--- Supplied information ---
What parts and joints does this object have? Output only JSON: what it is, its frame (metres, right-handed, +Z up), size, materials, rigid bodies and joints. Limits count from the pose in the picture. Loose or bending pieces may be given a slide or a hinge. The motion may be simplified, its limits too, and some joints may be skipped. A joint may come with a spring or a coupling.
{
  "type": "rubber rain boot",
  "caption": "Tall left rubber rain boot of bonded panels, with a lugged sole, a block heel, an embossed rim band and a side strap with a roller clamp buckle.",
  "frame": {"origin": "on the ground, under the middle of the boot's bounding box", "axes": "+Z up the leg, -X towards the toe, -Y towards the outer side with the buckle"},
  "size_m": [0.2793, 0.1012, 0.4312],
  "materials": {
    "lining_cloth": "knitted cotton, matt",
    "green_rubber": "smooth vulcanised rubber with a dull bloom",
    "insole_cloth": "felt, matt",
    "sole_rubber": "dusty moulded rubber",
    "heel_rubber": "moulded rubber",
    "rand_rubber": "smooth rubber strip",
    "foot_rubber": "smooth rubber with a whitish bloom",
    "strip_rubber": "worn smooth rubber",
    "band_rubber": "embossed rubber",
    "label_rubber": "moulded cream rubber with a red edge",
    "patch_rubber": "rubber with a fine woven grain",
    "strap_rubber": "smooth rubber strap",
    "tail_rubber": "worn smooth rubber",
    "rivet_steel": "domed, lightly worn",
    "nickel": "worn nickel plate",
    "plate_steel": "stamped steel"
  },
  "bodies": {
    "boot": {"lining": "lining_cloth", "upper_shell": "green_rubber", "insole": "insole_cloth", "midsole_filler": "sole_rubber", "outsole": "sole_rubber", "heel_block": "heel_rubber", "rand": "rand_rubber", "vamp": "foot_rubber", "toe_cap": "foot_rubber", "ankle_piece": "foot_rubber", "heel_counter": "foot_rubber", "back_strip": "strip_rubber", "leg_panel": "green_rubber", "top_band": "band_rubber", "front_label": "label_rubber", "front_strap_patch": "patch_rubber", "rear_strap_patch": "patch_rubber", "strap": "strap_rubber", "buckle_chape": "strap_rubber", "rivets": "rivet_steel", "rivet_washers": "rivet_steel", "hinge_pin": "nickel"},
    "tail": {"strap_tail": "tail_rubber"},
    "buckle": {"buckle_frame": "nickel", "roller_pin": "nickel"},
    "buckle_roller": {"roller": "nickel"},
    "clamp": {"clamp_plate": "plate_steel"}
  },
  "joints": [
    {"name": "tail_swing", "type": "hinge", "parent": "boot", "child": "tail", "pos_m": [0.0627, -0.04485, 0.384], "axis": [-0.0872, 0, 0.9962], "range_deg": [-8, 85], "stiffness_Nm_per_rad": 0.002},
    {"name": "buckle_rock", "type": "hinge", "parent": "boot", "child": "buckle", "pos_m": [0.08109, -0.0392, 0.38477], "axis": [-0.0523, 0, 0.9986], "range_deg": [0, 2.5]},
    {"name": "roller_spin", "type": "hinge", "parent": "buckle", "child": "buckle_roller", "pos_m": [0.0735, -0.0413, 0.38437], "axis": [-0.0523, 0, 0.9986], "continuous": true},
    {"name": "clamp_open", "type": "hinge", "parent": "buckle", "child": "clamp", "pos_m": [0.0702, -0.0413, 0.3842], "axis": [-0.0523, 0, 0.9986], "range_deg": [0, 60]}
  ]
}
---
→ **Written problem**
Each line must be given again exactly as written above.

→ **Expected answer**
What parts and joints does this object have? Output only JSON: what it is, its frame (metres, right-handed, +Z up), size, materials, rigid bodies and joints. Limits count from the pose in the picture. Loose or bending pieces may be given a slide or a hinge. The motion may be simplified, its limits too, and some joints may be skipped. A joint may come with a spring or a coupling.
{
  "type": "rubber rain boot",
  "caption": "Tall left rubber rain boot of bonded panels, with a lugged sole, a block heel, an embossed rim band and a side strap with a roller clamp buckle.",
  "frame": {"origin": "on the ground, under the middle of the boot's bounding box", "axes": "+Z up the leg, -X towards the toe, -Y towards the outer side with the buckle"},
  "size_m": [0.2793, 0.1012, 0.4312],
  "materials": {
    "lining_cloth": "knitted cotton, matt",
    "green_rubber": "smooth vulcanised rubber with a dull bloom",
    "insole_cloth": "felt, matt",
    "sole_rubber": "dusty moulded rubber",
    "heel_rubber": "moulded rubber",
    "rand_rubber": "smooth rubber strip",
    "foot_rubber": "smooth rubber with a whitish bloom",
    "strip_rubber": "worn smooth rubber",
    "band_rubber": "embossed rubber",
    "label_rubber": "moulded cream rubber with a red edge",
    "patch_rubber": "rubber with a fine woven grain",
    "strap_rubber": "smooth rubber strap",
    "tail_rubber": "worn smooth rubber",
    "rivet_steel": "domed, lightly worn",
    "nickel": "worn nickel plate",
    "plate_steel": "stamped steel"
  },
  "bodies": {
    "boot": {"lining": "lining_cloth", "upper_shell": "green_rubber", "insole": "insole_cloth", "midsole_filler": "sole_rubber", "outsole": "sole_rubber", "heel_block": "heel_rubber", "rand": "rand_rubber", "vamp": "foot_rubber", "toe_cap": "foot_rubber", "ankle_piece": "foot_rubber", "heel_counter": "foot_rubber", "back_strip": "strip_rubber", "leg_panel": "green_rubber", "top_band": "band_rubber", "front_label": "label_rubber", "front_strap_patch": "patch_rubber", "rear_strap_patch": "patch_rubber", "strap": "strap_rubber", "buckle_chape": "strap_rubber", "rivets": "rivet_steel", "rivet_washers": "rivet_steel", "hinge_pin": "nickel"},
    "tail": {"strap_tail": "tail_rubber"},
    "buckle": {"buckle_frame": "nickel", "roller_pin": "nickel"},
    "buckle_roller": {"roller": "nickel"},
    "clamp": {"clamp_plate": "plate_steel"}
  },
  "joints": [
    {"name": "tail_swing", "type": "hinge", "parent": "boot", "child": "tail", "pos_m": [0.0627, -0.04485, 0.384], "axis": [-0.0872, 0, 0.9962], "range_deg": [-8, 85], "stiffness_Nm_per_rad": 0.002},
    {"name": "buckle_rock", "type": "hinge", "parent": "boot", "child": "buckle", "pos_m": [0.08109, -0.0392, 0.38477], "axis": [-0.0523, 0, 0.9986], "range_deg": [0, 2.5]},
    {"name": "roller_spin", "type": "hinge", "parent": "buckle", "child": "buckle_roller", "pos_m": [0.0735, -0.0413, 0.38437], "axis": [-0.0523, 0, 0.9986], "continuous": true},
    {"name": "clamp_open", "type": "hinge", "parent": "buckle", "child": "clamp", "pos_m": [0.0702, -0.0413, 0.3842], "axis": [-0.0523, 0, 0.9986], "range_deg": [0, 60]}
  ]
}